### EXERCISE BRIEF
Keep every line where the word "scene" appears; drop the rest.

* Start COLLECTED DATA *

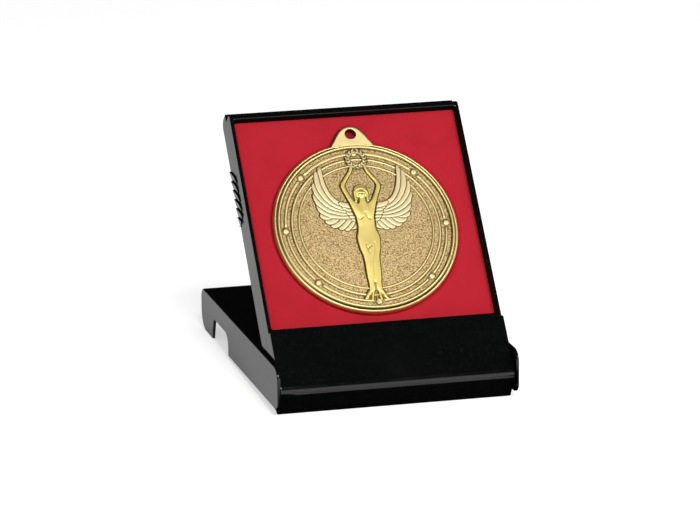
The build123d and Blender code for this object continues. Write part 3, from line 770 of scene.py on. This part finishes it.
def makeRelief(name, heightOf, shape, medal, figure, lowest=-0.18):
    # a height over a square grid, kept where it is above the lowest, with walls and a floor sunk in the field
    x0, x1, t0, t1 = shape["box"]
    across = np.arange(x0, x1, shape["step"])
    upward = np.arange(t0, t1, shape["step"])
    t, x = np.meshgrid(upward, across, indexing="ij")
    height, shadePaint = heightOf(x, t, shape)
    kept = height > lowest
    cells = kept[:-1, :-1] | kept[1:, :-1] | kept[:-1, 1:] | kept[1:, 1:]
    rows, columns = x.shape
    index = np.arange(rows * columns).reshape(rows, columns)
    corners = np.stack([index[:-1, :-1], index[:-1, 1:], index[1:, 1:], index[1:, :-1]], axis=-1)
    top = corners[cells]
    count = rows * columns
    padded = np.pad(cells, 1)
    inside = (slice(1, -1), slice(1, -1))
    walls = []
    for (dr, dc), (a, b) in (((-1, 0), (0, 1)), ((0, 1), (1, 2)), ((1, 0), (2, 3)), ((0, -1), (3, 0))):
        neighbour = np.roll(padded, (-dr, -dc), axis=(0, 1))[inside]
        rim = corners[cells & ~neighbour]
        walls.append(np.stack([rim[:, b], rim[:, a], rim[:, a] + count, rim[:, b] + count], axis=-1))
    faces = np.concatenate([top, top[:, ::-1] + count, *walls])
    used, compact = np.unique(faces, return_inverse=True)
    turn = radians(figure["turn"])
    flatX = x * cos(turn) - t * sin(turn) + figure["shift"]
    flatT = x * sin(turn) + t * cos(turn)
    base = np.where(np.hypot(flatX, flatT) < medal["channelStart"], medal["field"], medal["channel"])
    upper = base + np.maximum(height, -shape["sunk"] * 0.6)
    both = [np.concatenate([v.ravel(), v.ravel()]) for v in (flatX, flatT)]
    levels = np.concatenate([upper.ravel(), (base - shape["sunk"]).ravel()])
    points = onTray(both[0], both[1] + medal["centre"], levels + medal["seat"])[used]
    # painted shade from the relief's outlines and creases, on top and floor alike
    paintedShade = np.tile(np.clip(shadePaint, 0, 1).ravel(), 2)[used]
    polish = np.ones(len(used))
    return makePiece(name, points, compact.reshape(-1, 4), gold, "tray_body", (),
                     {"polish": polish * shape["rubbed"], "paintedShade": paintedShade, "warm": polish * shape["warm"]})


makeRelief("reliefFigure", figureHeight, figureShape, medalShape, figureShape)
makeRelief("reliefWings", wingsHeight, wingShape, medalShape, figureShape)
makeRelief("reliefWreath", wreathHeight, wreathShape, medalShape, figureShape)
print("relief made")

# The insert: a flocked sheet with the medal's seat pressed in, rolled over at its rim and at the seat
insertShape = {
    "halfWidth": 42.86, "start": 18.5, "end": 105.0, "corner": 0.9,
    "face": 3.4, "back": 1.45, "seatFloor": 2.2, "seatRadius": 35.15, "rimRoll": 1.4, "seatRoll": 1.7,
    "loopGap": 0.15, "segments": 720, "loopRays": (-0.26, 0.29, 80), "flatRings": 14, "leastFlat": 0.4,
    "floorShares": (0.35, 0.8, 1), "backShares": (1, 0.6, 0.2),  # rings of the seat's floor and of the back
}


def rectangleReach(angles, shape, centre):
    # how far each ray from the medal's middle runs to the rounded rectangle, by halving the bracket
    low, high = np.full(len(angles), 30.0), np.full(len(angles), 80.0)
    middleT = (shape["start"] + shape["end"]) / 2 - centre
    halfT = (shape["end"] - shape["start"]) / 2
    for _ in range(40):
        reach = (low + high) / 2
        qx = np.abs(reach * np.sin(angles)) - shape["halfWidth"] + shape["corner"]
        qt = np.abs(reach * np.cos(angles) - middleT) - halfT + shape["corner"]
        distance = np.hypot(np.clip(qx, 0, None), np.clip(qt, 0, None)) \
            + np.clip(np.maximum(qx, qt), None, 0) - shape["corner"]
        low, high = np.where(distance < 0, reach, low), np.where(distance < 0, high, reach)
    return low


def seatReach(angles, shape, loop):
    # a circle round the medal, and round its loop the loop's own outline with a small gap
    x, t = curveThrough(loop["flank"]).T
    turned = np.abs((angles - radians(loop["turn"]) + pi) % (2 * pi) - pi)
    roundLoop = np.interp(turned, np.arctan2(x, t), np.hypot(x, t) + shape["loopGap"])
    return np.maximum(shape["seatRadius"], roundLoop)


def makeInsert(shape, medal, loop):
    # rings from the seat's floor up its wall, over the roll, across the face, down the outer roll and under
    even = np.arange(shape["segments"]) * 2 * pi / shape["segments"]
    extra = np.linspace(*shape["loopRays"])  # closer rays at the loop
    angles = np.unique(np.round(np.concatenate([even, extra % (2 * pi)]), 6))
    seat, rim = seatReach(angles, shape, loop), rectangleReach(angles, shape, medal["centre"])
    face, roll, outer = shape["face"], shape["seatRoll"], shape["rimRoll"]
    bends = np.radians([0, 15, 30, 45, 60, 75, 90])
    rows = [(seat * share, shape["seatFloor"]) for share in shape["floorShares"]]
    rows += [(seat + roll * (1 - cos(b)), face - roll + roll * sin(b)) for b in bends]
    inner, border = seat + roll, rim - outer
    inner = np.minimum(inner, border - shape["leastFlat"])
    for share in np.linspace(0, 1, shape["flatRings"])[1:-1]:
        rows.append((inner + (border - inner) * share, face))
    rows += [(border + outer * sin(b), face - outer + outer * cos(b)) for b in bends]
    rows += [(rim * share, shape["back"]) for share in shape["backShares"]]
    reach = np.stack([line for line, _ in rows])
    height = np.repeat([[h] for _, h in rows], len(angles), axis=1)
    x = np.append((reach * np.sin(angles)).ravel(), [0, 0])
    t = np.append((reach * np.cos(angles)).ravel(), [0, 0]) + medal["centre"]
    n = np.append(height.ravel(), [shape["seatFloor"], shape["back"]])
    count = len(rows) * len(angles)
    faces = wrappedQuads(len(rows), len(angles))[:, ::-1]
    poles = [(count, 0, len(angles), -1), (count + 1, count - len(angles), len(angles), 1)]
    return makePiece("flockedInsert", onTray(x, t, n), faces, flock, "tray_body", ["insert"],
                     poles=poles)


makeInsert(insertShape, medalShape, loopShape)

for name in ("cover", "tray"):  # their shape is right as it is, so only the finish is new
    node = frame["nodes"][name]
    if not node.material_slots:
        node.data.materials.append(plastic[name])
    for place in node.material_slots:
        place.material = plastic[name]
print("case dressed")

# The studio: a white table with two soft lamps in front, left and right, in a dark room (metres, watts)
studio = {
    "floorRadius": 1.7, "floorRings": 26, "floorSpokes": 96, "fadeStart": 0.5, "fadeEnd": 1.3,
    "floorColour": "#E9E9E9",
    "floorLift": 0.55, "floorGloss": 0.06,  # what camera and gloss see besides the light on the table
    "leftFrom": (-0.03, -0.72, 0.69), "leftPower": 6.2, "rightFrom": (0.56, -0.58, 0.59), "rightPower": 3.2,
    "lampDistance": 1.1, "lampSize": 0.30, "lampColour": (1, 1, 0.98), "ambient": 0.38,
    "horizonTilt": 0.55, "duskStart": -0.24, "duskEnd": 0.12, "night": 0.003, "cardLift": 0.0002,
    # black sheets seen only in reflections, painted shade on the table under the case: left, right, front and
    # back edge
    "cards": [(-0.05, 0.05, -0.07, -0.049), (-0.05, -0.0355, -0.106, -0.07), (0.049, 0.062, -0.106, -0.07)],
    "cardColour": "#070707",
}
target = Vector((-0.002285, 0.0, 0.040147))


def mirrorRays(tree, rays):
    # 1 for the rays that gloss and glass send out
    return addNode(tree, "Math", {0: rays.outputs["Is Glossy Ray"], 1: rays.outputs["Is Transmission Ray"]},
                   operation="MAXIMUM").outputs["Value"]


def stageObject(name, points, faces, material):
    # something of the studio, which is no part of the object
    mesh = bpy.data.meshes.new(name)
    mesh.from_pydata(points, [], faces)
    mesh.materials.append(material)
    stood = bpy.data.objects.new(name, mesh)
    bpy.context.scene.collection.objects.link(stood)
    return stood


def makeFloor(settings):
    # rings (r cos a, r sin a, 0) about the origin, with a material that fades out before the edge
    count, spokes = settings["floorRings"], settings["floorSpokes"]
    rings = np.linspace(0.02, 1, count)[:, None] * settings["floorRadius"]
    angles = np.arange(spokes) * 2 * pi / spokes
    x, y = rings * np.cos(angles), rings * np.sin(angles)
    points = np.stack([x.ravel(), y.ravel(), np.zeros(x.size)], axis=-1)
    points = np.concatenate([points, [[0, 0, 0]]])
    faces = wrappedQuads(count, spokes).tolist()
    fan = [[len(points) - 1, i, (i + 1) % spokes] for i in range(spokes)]
    material, tree = newMaterial("mattWhiteTable")
    place = addNode(tree, "TexCoord").outputs["Object"]
    length = addNode(tree, "VectorMath", {0: place}, operation="LENGTH")
    fade = addNode(tree, "MapRange",
                   {"Value": length.outputs["Value"], "From Min": settings["fadeStart"],
                    "From Max": settings["fadeEnd"]}, interpolation_type="SMOOTHSTEP")
    rays = addNode(tree, "LightPath")
    tableTop = addNode(tree, "BsdfPrincipled", {"Base Color": linear(settings["floorColour"]),
                                                "Roughness": 0.9, "Specular IOR Level": 0.1})
    lift = addNode(tree, "Emission", {"Color": (1, 1, 1, 1)})
    mirrored = addNode(tree, "Math", {0: mirrorRays(tree, rays), 1: settings["floorGloss"]},
                       operation="MULTIPLY")
    amount = addNode(tree, "Math", {0: rays.outputs["Is Camera Ray"], 1: settings["floorLift"],
                                    2: mirrored.outputs["Value"]}, operation="MULTIPLY_ADD")
    tree.links.new(amount.outputs["Value"], lift.inputs["Strength"])
    lit = addNode(tree, "AddShader", {0: tableTop.outputs["BSDF"], 1: lift.outputs["Emission"]})
    clear = addNode(tree, "BsdfTransparent")
    surface = addNode(tree, "MixShader", {"Fac": fade.outputs["Result"], 1: lit.outputs["Shader"],
                                          2: clear.outputs["BSDF"]})
    addNode(tree, "OutputMaterial", {"Surface": surface.outputs["Shader"]})
    stageObject("studioFloor", points.tolist(), faces + fan, material)


def makeWorld(settings):
    # white for what the camera, gloss and glass see below a horizon that rises towards the front,
    # a dark room above it, and a plain grey light for the rest
    world = bpy.data.worlds.new("studioRoom")
    bpy.context.scene.world = world
    world.use_nodes = True
    tree = world.node_tree
    tree.nodes.clear()
    rays = addNode(tree, "LightPath")
    direction = addNode(tree, "TexCoord").outputs["Generated"]
    parts = addNode(tree, "SeparateXYZ", {0: direction})
    height = addNode(tree, "Math", {0: parts.outputs["Y"], 1: settings["horizonTilt"],
                                    2: parts.outputs["Z"]}, operation="MULTIPLY_ADD")
    dusk = addNode(tree, "MapRange",
                   {"Value": height.outputs["Value"], "From Min": settings["duskStart"],
                    "From Max": settings["duskEnd"], "To Min": 1.0, "To Max": settings["night"]},
                   interpolation_type="SMOOTHSTEP")
    seen = addNode(tree, "Math", {0: rays.outputs["Is Camera Ray"], 1: dusk.outputs["Result"]},
                   operation="MAXIMUM")
    shown = addNode(tree, "Math", {0: mirrorRays(tree, rays), 1: rays.outputs["Is Camera Ray"]},
                    operation="MAXIMUM")
    backdrop = addNode(tree, "Background", {"Color": (1, 1, 1, 1), "Strength": seen.outputs["Value"]})
    ambient = addNode(tree, "Background", {"Color": (1, 1, 1, 1), "Strength": settings["ambient"]})
    mixed = addNode(tree, "MixShader",
                    {"Fac": shown.outputs["Value"], 1: ambient.outputs["Background"],
                     2: backdrop.outputs["Background"]})
    addNode(tree, "OutputWorld", {"Surface": mixed.outputs["Shader"]})


def addLamp(name, direction, power, settings):
    # a round soft lamp that faces the object
    lamp = bpy.data.lights.new(name, "AREA")
    lamp.shape, lamp.size = "DISK", settings["lampSize"]
    lamp.energy, lamp.color = power, settings["lampColour"]
    holder = bpy.data.objects.new(name, lamp)
    towards = Vector(direction).normalized()
    holder.location = target + towards * settings["lampDistance"]
    holder.rotation_euler = towards.to_track_quat("Z", "Y").to_euler()
    bpy.context.scene.collection.objects.link(holder)


def makeShadeSheets(settings):
    # painted shade: black rectangles under the front edge and before the ears, which only the gloss sees, for
    # the shaded table there
    corners = [(x, y, settings["cardLift"]) for left, right, front, back in settings["cards"]
               for x, y in ((left, front), (right, front), (right, back), (left, back))]
    material, tree = newMaterial("reflectedShadeCard")
    finishMaterial(tree, {"Base Color": linear(settings["cardColour"]), "Roughness": 1.0,
                          "Specular IOR Level": 0.0})
    faces = np.arange(len(corners)).reshape(-1, 4).tolist()
    card = stageObject("reflectedShadeSheets", corners, faces, material)
    card.visible_camera = card.visible_diffuse = card.visible_shadow = False


makeFloor(studio)
makeShadeSheets(studio)
makeWorld(studio)
addLamp("leftLamp", studio["leftFrom"], studio["leftPower"], studio)
addLamp("rightLamp", studio["rightFrom"], studio["rightPower"], studio)

# The camera stands where the photograph was taken from: a long lens, a little above and to the left
view = {"azimuth": 14.901, "elevation": 15.959, "distance": 1.60366, "lens": 220.4, "sensor": 36.0}
camera = bpy.data.cameras.new("viewCamera")
camera.lens, camera.sensor_width, camera.sensor_fit = view["lens"], view["sensor"], "HORIZONTAL"
camera.clip_start, camera.clip_end = 0.05, 20.0
cameraHolder = bpy.data.objects.new("viewCamera", camera)
turn, rise = radians(view["azimuth"]), radians(view["elevation"])
backwards = Vector((-sin(turn) * cos(rise), -cos(turn) * cos(rise), sin(rise)))
cameraHolder.location = target + backwards * view["distance"]
cameraHolder.rotation_euler = (-backwards).to_track_quat("-Z", "Y").to_euler()
bpy.context.scene.collection.objects.link(cameraHolder)
bpy.context.scene.camera = cameraHolder
bpy.context.scene.view_settings.view_transform = "Standard"
print("studio and camera made")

* End COLLECTED DATA *

### ANSWER TO THIS PROBLEM
The build123d and Blender code for this object continues. Write part 3, from line 770 of scene.py on. This part finishes it.
    bpy.context.scene.collection.objects.link(stood)
    bpy.context.scene.world = world
    bpy.context.scene.collection.objects.link(holder)
bpy.context.scene.collection.objects.link(cameraHolder)
bpy.context.scene.camera = cameraHolder
bpy.context.scene.view_settings.view_transform = "Standard"